Modding my Bass Guitar

I was getting increasingly frustrated with my bass guitar. Lovely Fender Jazz Bass though it is, beautifully resprayed in electric blue, there was a problem – despite the lovely bodywork, every so often it would sound out of tune even though it wasn’t. You could hear how nice and clean the strings sounded when plucked, with no amp, in a quiet room, but not necessarily through the amp. It never went out of tune, though, unless I knocked a machine head, and the action is very nice.

One thing about my bass, is that it had once had an active unit in it. There was an unused battery box and an extra output socket (which was wired wrongly so couldn’t be used). Hums, pops and clicks were the norm, and occasionally a very loud hum cured by fiddling around with the lead in the socket. Clearly, at some point, the owner had taken out the active stuff for another bass, and put in a passive unit and cheap, non-matching pickups. And didn’t make a very good job of it.
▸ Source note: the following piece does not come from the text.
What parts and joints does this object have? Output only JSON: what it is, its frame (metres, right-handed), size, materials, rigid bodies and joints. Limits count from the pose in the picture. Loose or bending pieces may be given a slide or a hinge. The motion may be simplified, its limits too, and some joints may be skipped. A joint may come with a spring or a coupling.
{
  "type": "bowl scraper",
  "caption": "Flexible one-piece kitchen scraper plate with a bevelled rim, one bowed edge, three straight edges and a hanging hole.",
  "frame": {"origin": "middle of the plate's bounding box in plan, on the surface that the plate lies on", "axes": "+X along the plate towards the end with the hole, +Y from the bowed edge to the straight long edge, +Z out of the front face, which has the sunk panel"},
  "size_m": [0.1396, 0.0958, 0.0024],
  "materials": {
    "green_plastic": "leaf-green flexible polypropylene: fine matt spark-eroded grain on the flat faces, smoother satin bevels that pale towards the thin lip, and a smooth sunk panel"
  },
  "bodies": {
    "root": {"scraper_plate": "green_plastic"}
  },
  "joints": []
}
So the obvious thought came to mind. Why not get an active unit and restore it to its former glory? Also change the pickups while I’m at it?

EMG Pickups


I decided on the EMG JHZ passive pickup set. Two reasons – they represented good value bought as a pair, and 3 of the reviews I read on the internet praised them for being very neutral. The only bad review I saw said much the same thing but found it boring. But if I’m going to add an active unit, I want a neutral sound being fed in. Sitting there with a 4-band equaliser on the bass means I can add my own colourations, or just leave it neutral.

Interestingly, the EMG pickups come with 5 pins on the bottom and a connector that slides over them, the middle pin going to the screen of the cable. At the other end, you get a black and white wire soldered together, which means that there are two coils facing opposite ways inside the unit, to cancel hum. The red wire is “hot” and the green wire is “cold” – however the screen wire is pre-connected to the green wire, which is fine if you are connecting to a passive unit. For an active unit, it’s not so clever and you need to separate the green from the screen.

It’s worth mentioning that there was an earth wire from the bridge, just hanging loose, when I opened up the old unit, which would explain a lot of hissing and popping. The jack socket had been bent out of shape. And the second, stereo-type, jack socket had the live from the first one connected to both channels on it. Meaning that when you plug in a mono jack plug, it shorts the signal to earth – which explains why that socket didn’t work. The wiring generally and the bent main mono jack probably explained why you had to fiddle with leads plugged into it to prevent buzzing. And you only had to set the two cheap, unshielded, pickups at different volume levels to generate hum. The twin-coiled and shielded EMGs, you would think, would sort these problems out.

Audere JZ6 control panel

I saw a picture of this and fell in love with it!

Audere JZ6

The Audere JZ6 jazz-bass control panel.

The knobs from left to right:

  • Volume over balance
  • Higher middle over lower middle
  • Treble over bass
  • 6-way impedance (Z) switch.

Apart from the Volume knob, the other 5 pots have a gentle “centre-stop” so you can find the neutral point on each setting. The Z switch  presents different impedances to the pickups. As they are basically magnetic coils like microphones, they have their own impedance. The combination of the two means that you get variations in the sound by different switch positions. From very bassy to quite thin and trebly. But always very clean, unlike the variations you get using tone controls. Still, the tone controls here are quite well behaved, only the lower middle presenting a slightly boomy sound when turned most of the way up, which may actually be quite useful in some circumstances.

At least, that’s what I discovered when I took the unit to the place where we practice, to plug it into my amp. I was a bit worried because I had to give the unit a bit of a push to get it in, what with all the wiring in the cavity, and I was worried about whether some of the earthing was a bit fragile. I connected a direct earth from the output jack, one wire screwed to the copper lining, one to the bridge earth wire, and one each to the pickups, all together, and it seems to have done the trick regarding hiss and hum.

LED Battery Indicator

Another nice feature of the Audere panel is that there is a little LED showing through it. When you switch on, it glows flat out, then a little less, then flat out again. How much less tells you how much juice is left in your battery. If the battery is getting low, it flashes for 5 seconds instead. On another variation of the panel, the JZ3, there is a 3-way toggle switch instead of the 6-way rotary switch, and the jack socket is on the panel. It’s designed so that the battery fits in the chamber with it as well, meaning that you can use it on a J-Bass with an unmodified body. To change the battery, you’d have to undo the 3 panel screws. Still, if you get the 5-second flash, you have 10 hours left – they claim a full battery lasts 250 hours. So not a problem – the first time you get a 5-second flash on plug-in, you play out your gig and change the battery before next time.

I had a 15-minute play on the unit, playing the same little run, trying different settings, and overall it’s great – and tuneful. I don’t seem to get off-key sounds being introduced. The real test will come on Sunday when the band will get together for a rehearsal. But so far I’m liking it.